В конце екатерининского царствования, в 1786 году, у нас появился другой видный деятель балетного искусства, француз (собственно, эльзасец) по происхождению Шарль Ле Пик. Он был учеником и верным продолжателем дела великого реформатора балета, Жан-Жоржа Новера. Парижская публика буквально таяла от восторга, любуясь танцем молодого Ле Пика. «Если он и не танцует совсем как Отец вседержитель, говоря словами Вестриса, то, по меньшей мере, его танец можно назвать танцем короля сильфов», – писал в восхищении один из крупнейших деятелей французского Просвещения, барон Гримм. Сильфы здесь упомянуты, поскольку в демонологии того времени они считались духами воздуха: Гримм намекал на присущую танцу Ле Пика превосходную элевацию. Что же касалось упомянутого в приведенной цитате Вестриса, так то был другой гений парижской сцены, соперничество с которым омрачило удачные в целом выступления Ле Пика.

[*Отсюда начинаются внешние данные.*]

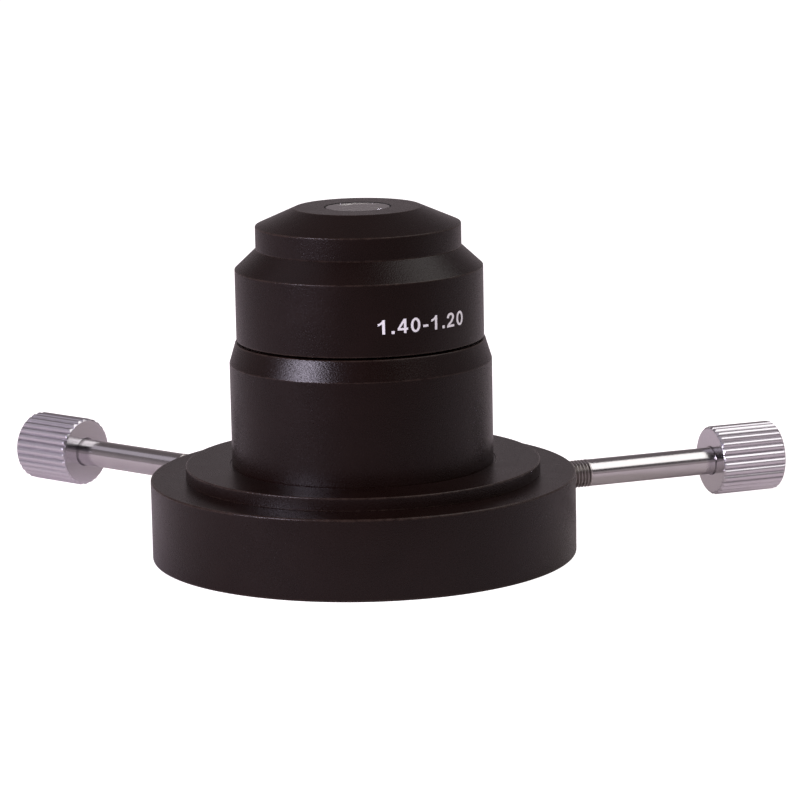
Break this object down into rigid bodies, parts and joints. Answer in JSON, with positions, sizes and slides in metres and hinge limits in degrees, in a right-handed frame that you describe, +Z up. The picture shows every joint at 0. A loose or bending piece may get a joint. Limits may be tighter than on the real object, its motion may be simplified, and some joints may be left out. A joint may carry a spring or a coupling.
{
  "type": "dark-field microscope condenser",
  "caption": "Oil-immersion dark-field condenser: stepped black barrel on a wide ring, moved sideways in its carrier sleeve by fluted centring screws.",
  "frame": {"origin": "on the optical axis, in the plane of the mounting shoulder, the upper face of the flange", "axes": "+Z up the optical axis towards the specimen, +Y to the back along the line halfway between the two centring screws, +X to the right"},
  "size_m": [0.1162, 0.0665, 0.0494],
  "materials": {
    "black_anodised": "satin black anodised",
    "knob_aluminium": "turned and fluted, bright",
    "polished_steel": "polished",
    "spring_steel": "tempered strip",
    "brass": "turned",
    "optical_glass": "polished, silvered on the curved side",
    "stop_black": "matt black",
    "blued_steel": "blackened screw steel"
  },
  "bodies": {
    "mount": {"mount_ring": "black_anodised", "carrier_sleeve": "black_anodised", "retainer_plate": "black_anodised", "clamp_screws": "blued_steel", "bow_spring": "spring_steel"},
    "pad_right": {"thrust_pad_right": "brass"},
    "pad_left": {"thrust_pad_left": "brass"},
    "screw_right": {"centring_screw_right": "polished_steel", "knob_right": "knob_aluminium"},
    "screw_left": {"centring_screw_left": "polished_steel", "knob_left": "knob_aluminium"},
    "slip_washer": {"slip_washer": "brass"},
    "optical_head": {"barrel": "black_anodised", "head": "black_anodised", "lens_cell": "black_anodised", "front_lens": "optical_glass", "mirror_lens": "optical_glass", "centre_stop": "stop_black", "lens_retainer": "black_anodised", "annular_stop": "stop_black", "stop_ring": "black_anodised"}
  },
  "joints": [
    {"name": "right_screw_advance", "type": "slide", "parent": "mount", "child": "pad_right", "axis": [-0.866, -0.5, 0], "range_m": [-0.00075, 0.00075]},
    {"name": "right_screw_turn", "type": "hinge", "parent": "pad_right", "child": "screw_right", "pos_m": [0, 0, -0.0051], "axis": [-0.866, -0.5, 0], "range_deg": [-540.5, 540.5]},
    {"name": "left_screw_advance", "type": "slide", "parent": "mount", "child": "pad_left", "axis": [0.866, -0.5, 0], "range_m": [-0.00075, 0.00075]},
    {"name": "left_screw_turn", "type": "hinge", "parent": "pad_left", "child": "screw_left", "pos_m": [0, 0, -0.0051], "axis": [0.866, -0.5, 0], "range_deg": [-540.5, 540.5]},
    {"name": "washer_slide", "type": "slide", "parent": "mount", "child": "slip_washer", "axis": [-0.5, -0.866, 0], "range_m": [-0.00087, 0.00087]},
    {"name": "head_slide", "type": "slide", "parent": "slip_washer", "child": "optical_head", "axis": [0.5, -0.866, 0], "range_m": [-0.00087, 0.00087], "deforming": ["bow_spring"]}
  ],
  "couplings": [
    {"joint": "right_screw_turn", "follows": "right_screw_advance", "rad_per_m": 12566},
    {"joint": "washer_slide", "follows": "right_screw_advance", "ratio": 1.1547},
    {"joint": "left_screw_turn", "follows": "left_screw_advance", "rad_per_m": 12566},
    {"joint": "head_slide", "follows": "left_screw_advance", "ratio": 1.1547}
  ]
}
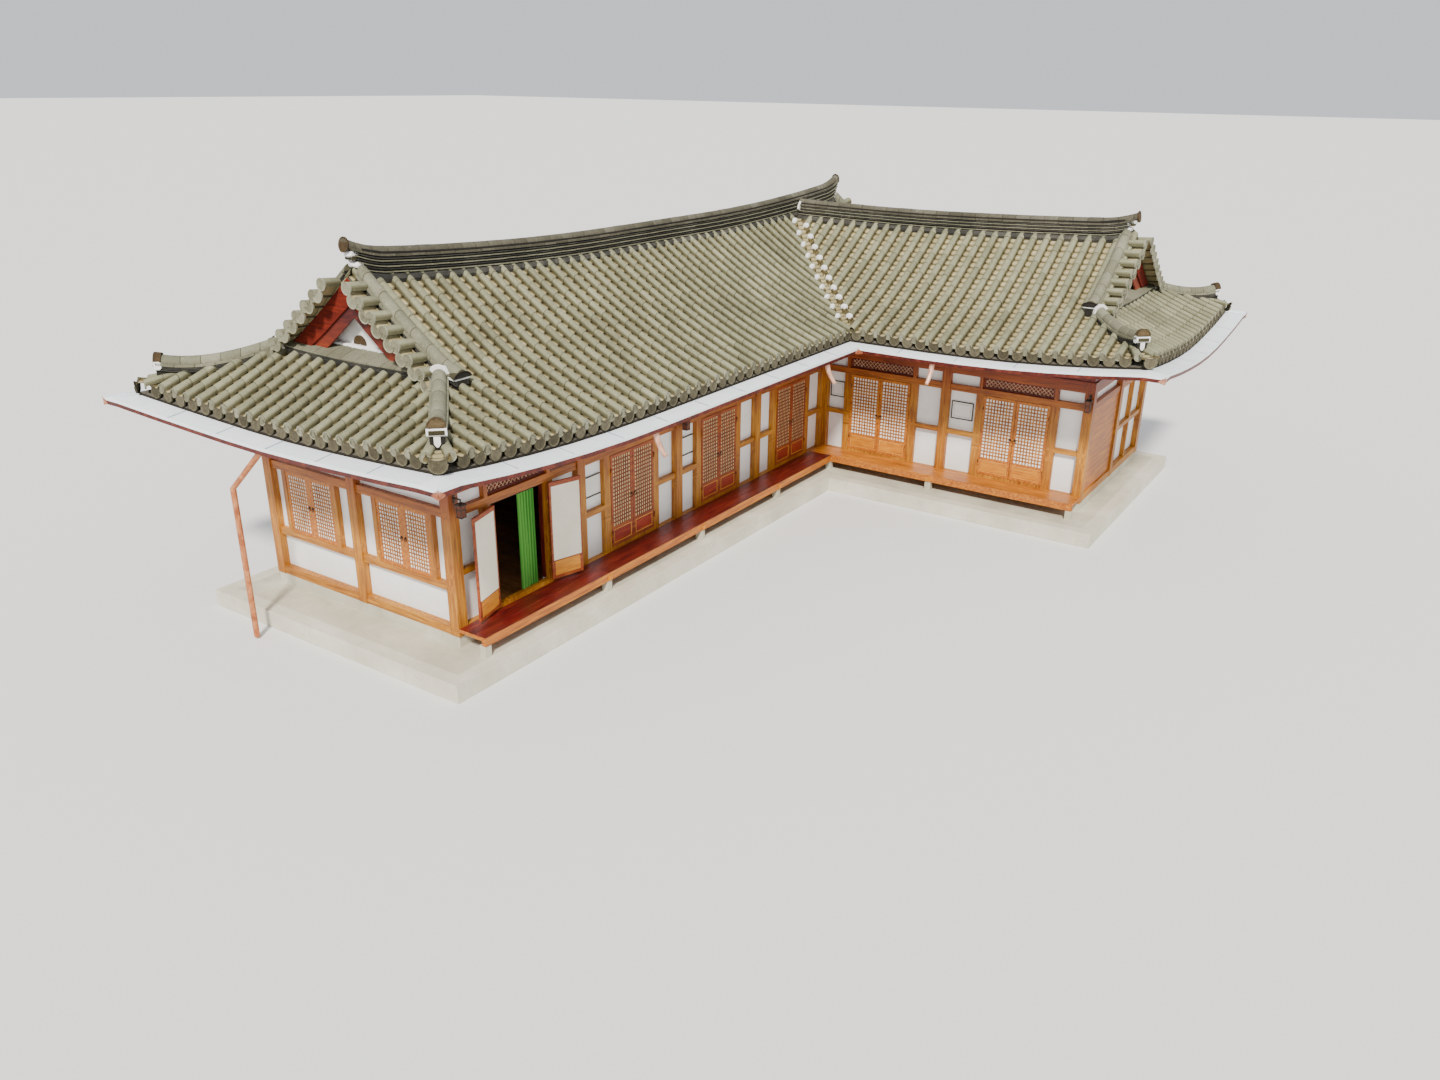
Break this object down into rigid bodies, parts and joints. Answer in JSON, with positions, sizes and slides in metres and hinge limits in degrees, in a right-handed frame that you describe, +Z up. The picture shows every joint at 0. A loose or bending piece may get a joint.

Явившись на берега Невы, зрелый – почти уже сорокалетний – Ле Пик нашел здесь прекрасно обученную, дисциплинированную труппу, хороший оркестр и целый спектр дополнительных постановочных возможностей. В одной из его первых постановок, на сцену, помимо корифеев и кордебалета, выходило до сотни солдат, составлявших миманс, вспомогательные оркестры, а к ним еще много кого другого – от живых лошадей до бутафорского слона с ребенком, сидевшим в корзине, помещенной на его спине. Вообще роль Ле Пика состояла в том, что он утвердил на отечественной сцене балет нового типа – длительный, многоактный танцевальный спектакль со сквозной интригой, следовавший канонам героико-трагедийного либо волшебно-феерического жанра. В рамках именно этой традиции возрос целый ряд деятелей более поздних этапов развития российского балетного искусства – а без балетной традиции представить себе как культуру, так и метафизику Петербурга решительно невозможно.